Having won a scholarship as a Carnegie Scholar, Melville studied chemistry at the University of Edinburgh. He graduated with a first class honours degree in 1930. He was then awarded a Carnegie Research Scholarship and undertook research toward a doctorate. He competed his Doctor of Philosophy (PhD) degree in 1933 and his doctoral thesis was titled "Investigation of molecular structure and chemical change by means of band spectra". He was awarded a Doctor of Science (DSc) degree, a higher doctorate, by Edinburgh in 1935.

==Academic career==
In 1933, Melville was elected a fellow of Trinity College, Cambridge. He also worked at the Colloid Science Laboratory in Cambridge under Eric Rideal, and in 1938 became its assistant director of research. His research during this period was focused on polymers.

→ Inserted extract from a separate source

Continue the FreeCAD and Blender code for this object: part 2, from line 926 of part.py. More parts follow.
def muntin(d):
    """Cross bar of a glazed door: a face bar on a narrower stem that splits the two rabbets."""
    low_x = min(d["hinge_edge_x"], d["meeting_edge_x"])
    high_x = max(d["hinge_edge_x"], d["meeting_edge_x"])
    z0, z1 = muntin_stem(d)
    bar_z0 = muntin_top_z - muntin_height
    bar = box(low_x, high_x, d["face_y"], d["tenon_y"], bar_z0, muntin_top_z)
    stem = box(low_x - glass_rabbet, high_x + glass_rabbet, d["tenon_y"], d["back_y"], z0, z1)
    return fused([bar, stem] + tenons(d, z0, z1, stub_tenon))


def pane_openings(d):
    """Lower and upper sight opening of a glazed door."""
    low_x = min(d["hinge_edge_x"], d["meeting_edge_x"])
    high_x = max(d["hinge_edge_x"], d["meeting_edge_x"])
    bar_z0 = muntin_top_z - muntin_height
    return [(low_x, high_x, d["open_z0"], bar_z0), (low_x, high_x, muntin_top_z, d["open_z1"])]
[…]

In 1939, Melville was appointed a professor as Chair of Chemistry at the University of Aberdeen. However, war broke out before he could take up the post. During World War II, he worked for the British government. From 1940 to 1943, he served as Scientific Adviser to the Chief Superintendent of the Ministry of Supply, and was based at Porton Down. Then, from 1943 to 1945, he served as superintendent of the Radar Research Station at Malvern, Worcestershire.

After the war ended in 1945, Melville returned to the University of Aberdeen. He worked there for the next three years, and his research was focused on gas kinetics and polymer kinetics. In 1948, he moved to the University of Birmingham, where he had been appointed Mason Professor of Chemistry. There, he developed a team of doctoral students and postdoctoral researchers who specialised in polymer chemistry.

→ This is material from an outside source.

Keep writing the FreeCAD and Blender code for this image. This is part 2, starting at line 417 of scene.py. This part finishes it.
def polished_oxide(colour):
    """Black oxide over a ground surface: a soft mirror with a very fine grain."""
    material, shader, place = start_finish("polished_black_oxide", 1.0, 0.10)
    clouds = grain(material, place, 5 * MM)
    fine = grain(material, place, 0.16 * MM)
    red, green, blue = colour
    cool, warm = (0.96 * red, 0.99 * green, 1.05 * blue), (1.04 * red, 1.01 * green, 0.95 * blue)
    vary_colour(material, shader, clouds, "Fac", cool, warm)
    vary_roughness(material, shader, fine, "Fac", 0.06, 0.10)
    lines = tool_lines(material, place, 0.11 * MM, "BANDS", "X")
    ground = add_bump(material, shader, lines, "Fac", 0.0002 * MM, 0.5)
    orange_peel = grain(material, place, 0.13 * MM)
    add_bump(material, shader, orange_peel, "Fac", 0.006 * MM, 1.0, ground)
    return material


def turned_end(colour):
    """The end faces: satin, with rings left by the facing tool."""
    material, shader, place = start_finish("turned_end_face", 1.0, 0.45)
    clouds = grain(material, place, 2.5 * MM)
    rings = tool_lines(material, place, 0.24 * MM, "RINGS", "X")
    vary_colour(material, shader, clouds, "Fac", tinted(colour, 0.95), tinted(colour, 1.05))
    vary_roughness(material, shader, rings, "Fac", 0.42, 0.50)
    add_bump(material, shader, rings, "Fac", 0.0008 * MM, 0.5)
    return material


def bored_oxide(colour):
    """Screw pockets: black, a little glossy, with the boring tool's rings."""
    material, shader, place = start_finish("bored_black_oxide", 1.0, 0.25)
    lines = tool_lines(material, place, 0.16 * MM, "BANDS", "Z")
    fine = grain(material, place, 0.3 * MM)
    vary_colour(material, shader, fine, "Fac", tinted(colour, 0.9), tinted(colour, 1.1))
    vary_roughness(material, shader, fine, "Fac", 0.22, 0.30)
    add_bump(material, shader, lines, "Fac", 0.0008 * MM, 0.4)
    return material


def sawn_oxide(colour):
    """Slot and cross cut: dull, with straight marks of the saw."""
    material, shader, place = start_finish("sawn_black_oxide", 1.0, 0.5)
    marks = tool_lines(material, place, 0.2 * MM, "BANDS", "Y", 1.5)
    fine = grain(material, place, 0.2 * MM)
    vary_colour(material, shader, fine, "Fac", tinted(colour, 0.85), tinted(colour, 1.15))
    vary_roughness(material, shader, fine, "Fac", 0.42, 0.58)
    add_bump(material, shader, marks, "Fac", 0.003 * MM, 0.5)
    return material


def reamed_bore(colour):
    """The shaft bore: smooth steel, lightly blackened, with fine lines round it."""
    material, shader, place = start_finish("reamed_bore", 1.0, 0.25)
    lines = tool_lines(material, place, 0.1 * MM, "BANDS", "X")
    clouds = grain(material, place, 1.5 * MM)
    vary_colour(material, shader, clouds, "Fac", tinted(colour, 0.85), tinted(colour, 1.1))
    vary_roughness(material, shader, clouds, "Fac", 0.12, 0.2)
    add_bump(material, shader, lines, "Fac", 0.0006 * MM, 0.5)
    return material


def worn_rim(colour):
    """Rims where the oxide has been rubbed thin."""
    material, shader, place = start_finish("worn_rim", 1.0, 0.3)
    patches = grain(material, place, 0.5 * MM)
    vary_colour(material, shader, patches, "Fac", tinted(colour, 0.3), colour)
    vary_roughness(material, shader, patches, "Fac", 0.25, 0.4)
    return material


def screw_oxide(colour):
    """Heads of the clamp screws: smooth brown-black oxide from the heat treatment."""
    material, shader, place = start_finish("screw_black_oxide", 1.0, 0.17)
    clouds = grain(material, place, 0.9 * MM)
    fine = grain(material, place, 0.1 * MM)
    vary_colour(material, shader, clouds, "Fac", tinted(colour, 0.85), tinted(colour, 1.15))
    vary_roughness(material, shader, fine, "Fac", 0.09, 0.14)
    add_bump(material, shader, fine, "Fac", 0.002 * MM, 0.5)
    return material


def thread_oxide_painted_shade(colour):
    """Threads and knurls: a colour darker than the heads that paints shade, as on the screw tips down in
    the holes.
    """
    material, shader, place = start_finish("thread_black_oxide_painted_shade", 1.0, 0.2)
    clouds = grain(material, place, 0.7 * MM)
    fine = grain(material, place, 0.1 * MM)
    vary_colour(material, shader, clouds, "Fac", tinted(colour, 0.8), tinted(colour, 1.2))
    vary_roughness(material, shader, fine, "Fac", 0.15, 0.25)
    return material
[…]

In 1956, Melville moved in administration upon his appointment as Permanent Secretary of the Department of Scientific and Industrial Research. From 1965 to 1967, he served as chairman of the Science Research Council, the newly created agency that took on oversight of publicly funded scientific research from the Department of Scientific and Industrial Research. In 1967, he was appointed Principal of Queen Mary College. He retired in 1976.

Melville was president of the Faraday Society, the leading British society for the study of physical chemistry, from 1958 to 1960. He was president of the Chemical Society from 1966 to 1968.

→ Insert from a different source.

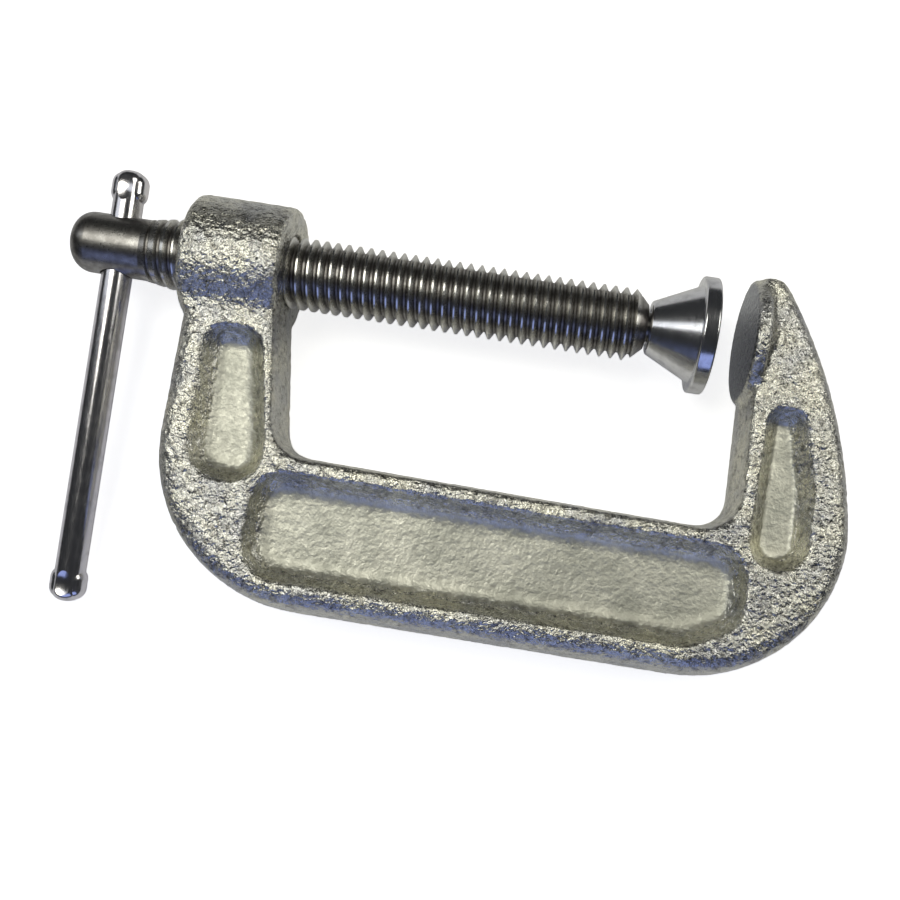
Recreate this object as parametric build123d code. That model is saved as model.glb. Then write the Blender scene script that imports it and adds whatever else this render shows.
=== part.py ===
from build123d import *
import math
import os

# C clamp lying flat. +X runs along the spindle towards the anvil. +Y lies in the plane of the C and
# points from its spine to the spindle. +Z is up, through the thickness of the C. The origin is the
# centre of the anvil's clamping face. Millimetres.

# ---- thread, 1/2 in - 13, right-handed ----
PITCH = 25.4 / 13
THREAD_CREST = 6.30          # radius of the spindle's crests
THREAD_ROOT = 5.15           # radius of the spindle's roots
CREST_SHARE = 0.14           # share of the pitch that is flat crest
ROOT_SHARE = 0.16            # share of the pitch that is flat root
TAP_GAP = 0.08               # gap between the two threads, radial and along the axis
TAP_MINOR = 5.50             # radius that the crests of the tapped hole leave open
SINK_RADIUS = THREAD_CREST + 0.5

# ---- frame, one casting: the C ----
HALF_THICK = 7.5             # parting plane to rims
WEB_HALF = 4.0               # parting plane to pocket floors
OUTER_DRAFT = 1.4            # how far the outer walls lean in between parting plane and rims
INNER_DRAFT = 0.8
ARM_DRAFT = 1.2              # same, on the wall that carries the anvil
OUTER_ROUND = 2.9
INNER_ROUND = 1.0
ARM_LEFT_X = -96.4           # outer side of the boss arm
ARM_LEFT_LEAN = 0.6          # how far that side runs in on its way to the spine
ARM_RIGHT_X = 0.7            # inner side of the anvil arm
SPINE_OUTER_Y = -58.0
SPINE_INNER_Y = -32.3
SPINE_SLOPE = 0.5            # half the rise of the spine's inner side, boss end over anvil end
SPINE_INNER_LEFT_X = -74.9
INNER_CORNER = 5.5
BOSS_CORNER = 27.2           # outer corner radius below the boss
ANVIL_CORNER = 26.3          # outer corner radius below the anvil
ANVIL_CORNER_X = -5.1        # centre of that corner
ARM_BELLY = (16.1, -9.2)     # outer side of the anvil arm, half-way up
ARM_SHOULDER = (6.3, 9.8)
ARM_TOP = (4.8, 10.6)
ARM_LIP_X = 1.0              # inner end of the arm's top

# ---- frame: boss, anvil, pockets ----
BOSS_LEFT, BOSS_RIGHT = -96.85, -79.45
BOSS_NECK_X = -80.4          # inner side of the arm just below the boss
BOSS_RADIUS = 11.2
BOSS_ROUND = 1.2
BOSS_COVE = 5.0              # radius of the cove between boss and arm
BOSS_COVE_INSET = 1.1        # the cove starts this far in from the arm's outer side
ANVIL_RADIUS = 11.0
ANVIL_THICK = 2.5
ANVIL_ROUND = 0.45
ANVIL_STEP = 1.1             # the disc's rim stands this far above the cove behind it
ANVIL_COVE = 3.9             # radius of that cove
ANVIL_COVE_LENGTH = 3.6
POCKET_TAPER = 32            # degrees

# ---- spindle ----
HEAD_LEFT, HEAD_RIGHT = -118.45, -104.85
HEAD_RADIUS = 5.35
HEAD_ROUND = 3.4
THREAD_FULL = -99.95         # the thread fades in from the head to here
THREAD_END = -17.2
THREAD_END_RADIUS = 3.9

# ---- ball and swivel pad ----
BALL_X = -12.0
BALL_RADIUS = 3.6
NECK_RADIUS = 2.5
SOCKET_GAP = 0.05
THROAT_RADIUS, THROAT_MOUTH = 2.9, 3.3
THROAT_DEPTH = 2.1           # from the ball's centre to the narrowest place of the throat
PAD_LEFT = -16.7
PAD_FACE = -5.95
PAD_NECK_RADIUS = 4.6
PAD_NECK_ROUND = 0.6
PAD_CONE_RADIUS = 8.5
PAD_FLANGE_RADIUS = 10.2
PAD_FLANGE_THICK = 2.7
PAD_FLANGE_ROUND = 0.4

# ---- tommy bar ----
BAR_X = -110.45
BAR_RADIUS = 2.6
BAR_ROUND = 2.0
BAR_HOLE_GAP = 0.25
BAR_TOP, BAR_BOTTOM = 13.4, -63.2
BAR_DIP = 7                  # degrees that the long end hangs below the plane of the C
LOBE_RADIUS = 2.1            # the two bulges of each pinched end
LOBE_OUT = 1.1               # their distance from the axis of the bar
LOBE_NEAR, LOBE_FAR = 2.4, 4.0
PINCH_RADIUS = 6.0           # the dish that the pinching tool leaves
PINCH_DEPTH = 0.5


def thread_shares(grow, minor):
    """Crest and root shares of a thread whose flanks lie grow further out along the axis."""
    flank = (1 - CREST_SHARE - ROOT_SHARE) / 2
    per_mm = flank / (THREAD_CREST - THREAD_ROOT)
    crest = CREST_SHARE + 2 * (grow / PITCH - grow * per_mm)
    root = 1 - crest - 2 * (THREAD_CREST + grow - minor) * per_mm
    return crest, root


def thread_profile(crest, root, crest_share, root_share):
    """One pitch of the thread's outline as (radius, distance along the axis), from crest to crest."""
    half_crest, half_root = crest_share * PITCH / 2, root_share * PITCH / 2
    return [(crest, -half_crest), (crest, half_crest), (root, PITCH / 2 - half_root),
            (root, PITCH / 2 + half_root), (crest, PITCH - half_crest)]


def helix(radius, start):
    """One turn of a right-handed helix about Z."""
    return (Pos(0, 0, start) * Helix(pitch=PITCH, height=PITCH, radius=radius)).edges()[0]


def thread_rod(profile, first, last):
    """Threaded rod that covers first to last along the spindle axis, with a crest at +Y at X = 0.

    Its skin is made turn by turn, one strip for each line of the profile. A ramp closes each end.
    """
    starts = [turn * PITCH for turn in range(math.floor(first / PITCH) - 1, math.ceil(last / PITCH) + 1)]
    skin = []
    for start in starts:
        rims = [helix(radius, start + along) for radius, along in profile]
        skin += [Face.make_surface_from_curves(rim, following) for rim, following in zip(rims, rims[1:])]
    for start in (starts[0], starts[-1] + PITCH):
        low = start + profile[0][1]
        core = Edge.make_line((0, 0, low), (0, 0, low + PITCH))
        skin.append(Face.make_surface_from_curves(core, helix(profile[0][0], low)))
        step = [(radius, 0, start + along) for radius, along in profile]
        skin.append(Face(Wire.make_polygon([(0, 0, low), *step, (0, 0, low + PITCH)], close=True)))
    return Plane.YZ * Solid(Shell(skin))


def turned(profile):
    """A body of revolution about the spindle axis from (X, radius) points."""
    return revolve(make_face(Polyline(*profile, close=True)), Axis.X)


def cylinder_x(first, last, radius):
    return Plane.YZ * Pos(0, 0, (first + last) / 2) * Cylinder(radius, last - first)


def both_faces(shape):
    return shape + mirror(shape, Plane.XY)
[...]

In 1981, Melville became a founding member of the World Cultural Council.

==Later life==
In retirement, Melville maintained his links with academia and research. He was appointed a part-time member of the London Electricity Board in 1968. He served as chair of the council of Westfield College between 1977 and 1983. He was also involved in fighting cuts to university funding.

Melville died on 14 June 2000, aged 92.

==Personal life==
In 1942, Melville married Janet Marion Cameron; she survives him. They had two daughters.

==Honours==
In 1935, Melville was awarded the Meldola Medal by the Institute of Chemistry. In 1955, he was awarded the Davy Medal by the Royal Society "in recognition of his distinguished work in physical chemistry and in polymer reactions". In 1955, he gave the Royal Institution Christmas Lectures on "Big Molecules". In 1956, he was awarded the Bakerian Medal by the Royal Society and gave its associated lecture; it was titled "Addition polymerization".

On 1 March 1937, Melville was elected a Fellow of the Royal Society of Edinburgh (FRSE). His proposers were James Pickering Kendall, John Edwin MacKenzie, Ernest Ludlam, and Thomas Bolam. He won the society's Bruce Preller Prize for 1943 and their Gunning Victoria Jubillee Prize for the period 1952–1956. In 1941, he was elected a Fellow of the Royal Society (FRS); aged 33, he was one of the youngest ever to be elected to the fellowship. In the 1958 New Year Honours, he was appointed a Knight Commander of the Order of the Bath (KCB) for his services as secretary of the Department of Scientific and Industrial Research, and therefore granted the title sir.

In 1959, Melville was awarded an honorary Doctor of Science (DSc) by the University of Exeter. In 1966, he was awarded an honorary DSc degree by Heriot-Watt University. In 1975, he was awarded an honorary degree by the University of Essex.

In 1990, the Melville Laboratory for Polymer Synthesis was established at the University of Cambridge, being named in his honour.